Exercise task:
Write out the full set of records below exactly.

Data:
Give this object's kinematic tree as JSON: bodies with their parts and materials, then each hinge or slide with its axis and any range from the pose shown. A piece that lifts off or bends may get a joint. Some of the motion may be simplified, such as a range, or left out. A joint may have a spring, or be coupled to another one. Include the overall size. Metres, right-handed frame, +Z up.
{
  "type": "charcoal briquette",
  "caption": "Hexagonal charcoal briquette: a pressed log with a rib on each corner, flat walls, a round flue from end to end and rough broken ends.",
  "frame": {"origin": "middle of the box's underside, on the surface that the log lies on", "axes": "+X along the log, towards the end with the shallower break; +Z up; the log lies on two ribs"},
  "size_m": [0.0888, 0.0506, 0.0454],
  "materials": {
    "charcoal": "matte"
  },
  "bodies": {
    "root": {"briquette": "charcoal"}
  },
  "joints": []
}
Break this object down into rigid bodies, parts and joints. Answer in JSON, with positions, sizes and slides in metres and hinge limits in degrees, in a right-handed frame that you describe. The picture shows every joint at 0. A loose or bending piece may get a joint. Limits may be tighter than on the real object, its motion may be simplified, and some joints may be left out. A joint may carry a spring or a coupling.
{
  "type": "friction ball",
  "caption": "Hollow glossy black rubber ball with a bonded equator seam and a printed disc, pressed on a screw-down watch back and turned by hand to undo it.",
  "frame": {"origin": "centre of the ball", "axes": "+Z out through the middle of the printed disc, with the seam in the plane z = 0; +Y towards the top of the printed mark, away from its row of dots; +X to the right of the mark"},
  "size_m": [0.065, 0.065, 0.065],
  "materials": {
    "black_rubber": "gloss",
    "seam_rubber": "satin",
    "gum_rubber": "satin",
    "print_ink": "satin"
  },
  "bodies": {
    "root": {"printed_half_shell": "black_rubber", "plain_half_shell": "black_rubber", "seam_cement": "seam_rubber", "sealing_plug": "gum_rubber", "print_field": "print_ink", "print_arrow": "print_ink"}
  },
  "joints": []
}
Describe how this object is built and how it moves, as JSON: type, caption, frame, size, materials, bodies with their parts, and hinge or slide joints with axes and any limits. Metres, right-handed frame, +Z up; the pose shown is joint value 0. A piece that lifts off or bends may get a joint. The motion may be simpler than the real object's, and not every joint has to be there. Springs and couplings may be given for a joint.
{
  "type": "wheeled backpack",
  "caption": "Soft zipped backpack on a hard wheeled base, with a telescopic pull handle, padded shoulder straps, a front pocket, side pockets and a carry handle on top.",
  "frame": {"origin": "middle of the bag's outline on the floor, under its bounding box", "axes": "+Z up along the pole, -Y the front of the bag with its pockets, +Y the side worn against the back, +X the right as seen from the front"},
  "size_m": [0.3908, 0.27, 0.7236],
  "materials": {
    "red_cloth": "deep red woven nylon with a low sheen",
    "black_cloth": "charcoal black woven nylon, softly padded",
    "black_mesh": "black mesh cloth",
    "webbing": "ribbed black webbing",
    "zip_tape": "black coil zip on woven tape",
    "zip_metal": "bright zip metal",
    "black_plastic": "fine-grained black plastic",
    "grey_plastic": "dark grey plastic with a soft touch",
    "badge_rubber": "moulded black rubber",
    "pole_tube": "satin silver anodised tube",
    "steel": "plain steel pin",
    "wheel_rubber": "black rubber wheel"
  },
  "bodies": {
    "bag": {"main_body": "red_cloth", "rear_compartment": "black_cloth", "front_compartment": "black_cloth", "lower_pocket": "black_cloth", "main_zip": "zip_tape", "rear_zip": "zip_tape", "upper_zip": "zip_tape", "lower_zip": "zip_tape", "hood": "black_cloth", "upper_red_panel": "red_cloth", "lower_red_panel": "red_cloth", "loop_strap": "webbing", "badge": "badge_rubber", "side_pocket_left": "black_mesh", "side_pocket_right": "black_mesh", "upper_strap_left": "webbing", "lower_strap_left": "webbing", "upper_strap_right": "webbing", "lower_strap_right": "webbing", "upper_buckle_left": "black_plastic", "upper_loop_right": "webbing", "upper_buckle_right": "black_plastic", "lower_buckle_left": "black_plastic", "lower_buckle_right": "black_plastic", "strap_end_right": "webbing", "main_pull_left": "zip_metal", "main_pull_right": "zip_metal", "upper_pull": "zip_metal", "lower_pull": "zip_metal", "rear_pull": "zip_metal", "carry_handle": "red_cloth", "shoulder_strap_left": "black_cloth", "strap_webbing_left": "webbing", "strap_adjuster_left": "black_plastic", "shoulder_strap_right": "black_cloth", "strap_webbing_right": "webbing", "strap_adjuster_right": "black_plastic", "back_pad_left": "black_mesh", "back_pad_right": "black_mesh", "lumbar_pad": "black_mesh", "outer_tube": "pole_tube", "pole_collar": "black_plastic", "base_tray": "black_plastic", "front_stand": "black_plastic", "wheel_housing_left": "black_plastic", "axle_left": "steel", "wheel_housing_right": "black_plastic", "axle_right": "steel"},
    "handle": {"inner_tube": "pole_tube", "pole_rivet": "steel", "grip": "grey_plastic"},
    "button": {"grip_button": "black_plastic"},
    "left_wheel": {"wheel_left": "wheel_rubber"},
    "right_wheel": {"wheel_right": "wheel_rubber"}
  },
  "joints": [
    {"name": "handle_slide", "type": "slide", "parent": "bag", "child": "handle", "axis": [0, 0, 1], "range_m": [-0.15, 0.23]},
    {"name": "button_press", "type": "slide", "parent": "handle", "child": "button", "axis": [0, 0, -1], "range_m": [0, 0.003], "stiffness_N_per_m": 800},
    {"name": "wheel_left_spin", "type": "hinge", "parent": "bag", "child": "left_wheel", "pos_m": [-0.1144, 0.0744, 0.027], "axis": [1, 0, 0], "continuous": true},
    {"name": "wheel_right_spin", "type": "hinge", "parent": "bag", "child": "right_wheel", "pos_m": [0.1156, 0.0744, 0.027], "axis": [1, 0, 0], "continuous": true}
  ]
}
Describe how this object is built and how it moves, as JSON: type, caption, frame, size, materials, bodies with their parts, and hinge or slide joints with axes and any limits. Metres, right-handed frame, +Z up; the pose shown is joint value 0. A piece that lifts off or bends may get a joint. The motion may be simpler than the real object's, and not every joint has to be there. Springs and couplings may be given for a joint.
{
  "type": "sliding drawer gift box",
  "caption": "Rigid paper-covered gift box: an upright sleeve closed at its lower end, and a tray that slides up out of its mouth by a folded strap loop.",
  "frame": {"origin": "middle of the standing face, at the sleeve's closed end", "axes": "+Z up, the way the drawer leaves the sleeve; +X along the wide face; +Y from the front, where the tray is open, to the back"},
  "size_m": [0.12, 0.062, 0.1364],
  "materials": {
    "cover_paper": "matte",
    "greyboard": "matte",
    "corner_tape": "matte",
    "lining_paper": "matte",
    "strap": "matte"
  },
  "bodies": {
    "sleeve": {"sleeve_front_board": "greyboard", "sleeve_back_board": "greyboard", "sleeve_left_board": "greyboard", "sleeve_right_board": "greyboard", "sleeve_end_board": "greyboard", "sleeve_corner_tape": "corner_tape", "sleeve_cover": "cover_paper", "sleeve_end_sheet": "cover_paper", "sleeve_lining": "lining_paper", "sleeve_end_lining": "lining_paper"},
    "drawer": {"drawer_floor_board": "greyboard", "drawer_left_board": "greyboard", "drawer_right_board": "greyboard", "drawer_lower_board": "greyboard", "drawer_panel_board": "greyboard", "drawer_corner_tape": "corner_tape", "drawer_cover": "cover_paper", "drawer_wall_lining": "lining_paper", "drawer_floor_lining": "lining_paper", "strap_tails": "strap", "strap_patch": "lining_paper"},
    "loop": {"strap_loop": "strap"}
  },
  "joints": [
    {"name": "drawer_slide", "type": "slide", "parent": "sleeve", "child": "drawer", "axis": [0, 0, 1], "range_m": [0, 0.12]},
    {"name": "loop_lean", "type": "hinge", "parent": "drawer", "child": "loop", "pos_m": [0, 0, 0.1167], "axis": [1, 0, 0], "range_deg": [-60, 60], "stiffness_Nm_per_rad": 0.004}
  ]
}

The completed task:
Give this object's kinematic tree as JSON: bodies with their parts and materials, then each hinge or slide with its axis and any range from the pose shown. A piece that lifts off or bends may get a joint. Some of the motion may be simplified, such as a range, or left out. A joint may have a spring, or be coupled to another one. Include the overall size. Metres, right-handed frame, +Z up.
{
  "type": "charcoal briquette",
  "caption": "Hexagonal charcoal briquette: a pressed log with a rib on each corner, flat walls, a round flue from end to end and rough broken ends.",
  "frame": {"origin": "middle of the box's underside, on the surface that the log lies on", "axes": "+X along the log, towards the end with the shallower break; +Z up; the log lies on two ribs"},
  "size_m": [0.0888, 0.0506, 0.0454],
  "materials": {
    "charcoal": "matte"
  },
  "bodies": {
    "root": {"briquette": "charcoal"}
  },
  "joints": []
}
Break this object down into rigid bodies, parts and joints. Answer in JSON, with positions, sizes and slides in metres and hinge limits in degrees, in a right-handed frame that you describe. The picture shows every joint at 0. A loose or bending piece may get a joint. Limits may be tighter than on the real object, its motion may be simplified, and some joints may be left out. A joint may carry a spring or a coupling.
{
  "type": "friction ball",
  "caption": "Hollow glossy black rubber ball with a bonded equator seam and a printed disc, pressed on a screw-down watch back and turned by hand to undo it.",
  "frame": {"origin": "centre of the ball", "axes": "+Z out through the middle of the printed disc, with the seam in the plane z = 0; +Y towards the top of the printed mark, away from its row of dots; +X to the right of the mark"},
  "size_m": [0.065, 0.065, 0.065],
  "materials": {
    "black_rubber": "gloss",
    "seam_rubber": "satin",
    "gum_rubber": "satin",
    "print_ink": "satin"
  },
  "bodies": {
    "root": {"printed_half_shell": "black_rubber", "plain_half_shell": "black_rubber", "seam_cement": "seam_rubber", "sealing_plug": "gum_rubber", "print_field": "print_ink", "print_arrow": "print_ink"}
  },
  "joints": []
}
Describe how this object is built and how it moves, as JSON: type, caption, frame, size, materials, bodies with their parts, and hinge or slide joints with axes and any limits. Metres, right-handed frame, +Z up; the pose shown is joint value 0. A piece that lifts off or bends may get a joint. The motion may be simpler than the real object's, and not every joint has to be there. Springs and couplings may be given for a joint.
{
  "type": "wheeled backpack",
  "caption": "Soft zipped backpack on a hard wheeled base, with a telescopic pull handle, padded shoulder straps, a front pocket, side pockets and a carry handle on top.",
  "frame": {"origin": "middle of the bag's outline on the floor, under its bounding box", "axes": "+Z up along the pole, -Y the front of the bag with its pockets, +Y the side worn against the back, +X the right as seen from the front"},
  "size_m": [0.3908, 0.27, 0.7236],
  "materials": {
    "red_cloth": "deep red woven nylon with a low sheen",
    "black_cloth": "charcoal black woven nylon, softly padded",
    "black_mesh": "black mesh cloth",
    "webbing": "ribbed black webbing",
    "zip_tape": "black coil zip on woven tape",
    "zip_metal": "bright zip metal",
    "black_plastic": "fine-grained black plastic",
    "grey_plastic": "dark grey plastic with a soft touch",
    "badge_rubber": "moulded black rubber",
    "pole_tube": "satin silver anodised tube",
    "steel": "plain steel pin",
    "wheel_rubber": "black rubber wheel"
  },
  "bodies": {
    "bag": {"main_body": "red_cloth", "rear_compartment": "black_cloth", "front_compartment": "black_cloth", "lower_pocket": "black_cloth", "main_zip": "zip_tape", "rear_zip": "zip_tape", "upper_zip": "zip_tape", "lower_zip": "zip_tape", "hood": "black_cloth", "upper_red_panel": "red_cloth", "lower_red_panel": "red_cloth", "loop_strap": "webbing", "badge": "badge_rubber", "side_pocket_left": "black_mesh", "side_pocket_right": "black_mesh", "upper_strap_left": "webbing", "lower_strap_left": "webbing", "upper_strap_right": "webbing", "lower_strap_right": "webbing", "upper_buckle_left": "black_plastic", "upper_loop_right": "webbing", "upper_buckle_right": "black_plastic", "lower_buckle_left": "black_plastic", "lower_buckle_right": "black_plastic", "strap_end_right": "webbing", "main_pull_left": "zip_metal", "main_pull_right": "zip_metal", "upper_pull": "zip_metal", "lower_pull": "zip_metal", "rear_pull": "zip_metal", "carry_handle": "red_cloth", "shoulder_strap_left": "black_cloth", "strap_webbing_left": "webbing", "strap_adjuster_left": "black_plastic", "shoulder_strap_right": "black_cloth", "strap_webbing_right": "webbing", "strap_adjuster_right": "black_plastic", "back_pad_left": "black_mesh", "back_pad_right": "black_mesh", "lumbar_pad": "black_mesh", "outer_tube": "pole_tube", "pole_collar": "black_plastic", "base_tray": "black_plastic", "front_stand": "black_plastic", "wheel_housing_left": "black_plastic", "axle_left": "steel", "wheel_housing_right": "black_plastic", "axle_right": "steel"},
    "handle": {"inner_tube": "pole_tube", "pole_rivet": "steel", "grip": "grey_plastic"},
    "button": {"grip_button": "black_plastic"},
    "left_wheel": {"wheel_left": "wheel_rubber"},
    "right_wheel": {"wheel_right": "wheel_rubber"}
  },
  "joints": [
    {"name": "handle_slide", "type": "slide", "parent": "bag", "child": "handle", "axis": [0, 0, 1], "range_m": [-0.15, 0.23]},
    {"name": "button_press", "type": "slide", "parent": "handle", "child": "button", "axis": [0, 0, -1], "range_m": [0, 0.003], "stiffness_N_per_m": 800},
    {"name": "wheel_left_spin", "type": "hinge", "parent": "bag", "child": "left_wheel", "pos_m": [-0.1144, 0.0744, 0.027], "axis": [1, 0, 0], "continuous": true},
    {"name": "wheel_right_spin", "type": "hinge", "parent": "bag", "child": "right_wheel", "pos_m": [0.1156, 0.0744, 0.027], "axis": [1, 0, 0], "continuous": true}
  ]
}
Describe how this object is built and how it moves, as JSON: type, caption, frame, size, materials, bodies with their parts, and hinge or slide joints with axes and any limits. Metres, right-handed frame, +Z up; the pose shown is joint value 0. A piece that lifts off or bends may get a joint. The motion may be simpler than the real object's, and not every joint has to be there. Springs and couplings may be given for a joint.
{
  "type": "sliding drawer gift box",
  "caption": "Rigid paper-covered gift box: an upright sleeve closed at its lower end, and a tray that slides up out of its mouth by a folded strap loop.",
  "frame": {"origin": "middle of the standing face, at the sleeve's closed end", "axes": "+Z up, the way the drawer leaves the sleeve; +X along the wide face; +Y from the front, where the tray is open, to the back"},
  "size_m": [0.12, 0.062, 0.1364],
  "materials": {
    "cover_paper": "matte",
    "greyboard": "matte",
    "corner_tape": "matte",
    "lining_paper": "matte",
    "strap": "matte"
  },
  "bodies": {
    "sleeve": {"sleeve_front_board": "greyboard", "sleeve_back_board": "greyboard", "sleeve_left_board": "greyboard", "sleeve_right_board": "greyboard", "sleeve_end_board": "greyboard", "sleeve_corner_tape": "corner_tape", "sleeve_cover": "cover_paper", "sleeve_end_sheet": "cover_paper", "sleeve_lining": "lining_paper", "sleeve_end_lining": "lining_paper"},
    "drawer": {"drawer_floor_board": "greyboard", "drawer_left_board": "greyboard", "drawer_right_board": "greyboard", "drawer_lower_board": "greyboard", "drawer_panel_board": "greyboard", "drawer_corner_tape": "corner_tape", "drawer_cover": "cover_paper", "drawer_wall_lining": "lining_paper", "drawer_floor_lining": "lining_paper", "strap_tails": "strap", "strap_patch": "lining_paper"},
    "loop": {"strap_loop": "strap"}
  },
  "joints": [
    {"name": "drawer_slide", "type": "slide", "parent": "sleeve", "child": "drawer", "axis": [0, 0, 1], "range_m": [0, 0.12]},
    {"name": "loop_lean", "type": "hinge", "parent": "drawer", "child": "loop", "pos_m": [0, 0, 0.1167], "axis": [1, 0, 0], "range_deg": [-60, 60], "stiffness_Nm_per_rad": 0.004}
  ]
}